--- Start RAW DATA ---

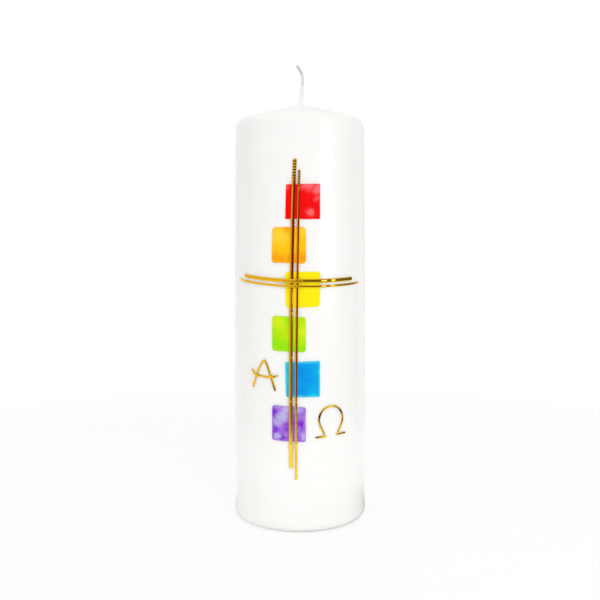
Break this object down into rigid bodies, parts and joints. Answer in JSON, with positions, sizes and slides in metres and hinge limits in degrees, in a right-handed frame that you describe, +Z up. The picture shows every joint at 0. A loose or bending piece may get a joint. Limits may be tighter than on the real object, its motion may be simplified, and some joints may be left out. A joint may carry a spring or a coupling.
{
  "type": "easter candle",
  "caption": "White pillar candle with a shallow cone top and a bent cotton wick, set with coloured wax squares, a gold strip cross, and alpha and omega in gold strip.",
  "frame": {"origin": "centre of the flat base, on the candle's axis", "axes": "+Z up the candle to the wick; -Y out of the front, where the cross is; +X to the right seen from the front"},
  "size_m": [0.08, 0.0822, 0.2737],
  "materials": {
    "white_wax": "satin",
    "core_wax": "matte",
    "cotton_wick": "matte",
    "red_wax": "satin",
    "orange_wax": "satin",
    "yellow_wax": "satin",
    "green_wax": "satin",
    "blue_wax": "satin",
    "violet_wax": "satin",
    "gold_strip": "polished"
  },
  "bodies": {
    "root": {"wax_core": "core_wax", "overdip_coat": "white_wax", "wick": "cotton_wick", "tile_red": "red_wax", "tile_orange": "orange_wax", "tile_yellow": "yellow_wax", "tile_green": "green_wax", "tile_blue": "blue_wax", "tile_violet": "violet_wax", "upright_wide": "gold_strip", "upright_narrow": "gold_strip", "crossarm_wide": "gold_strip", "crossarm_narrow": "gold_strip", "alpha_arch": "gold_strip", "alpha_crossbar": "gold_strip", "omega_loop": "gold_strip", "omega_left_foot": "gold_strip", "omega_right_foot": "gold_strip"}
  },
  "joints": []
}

--- End RAW DATA ---

:: PROBLEM TO WORK ON ::
Working from the material above, state how many lines contain "bodies"; give only the number.

:: EXPECTED OUTPUT ::
2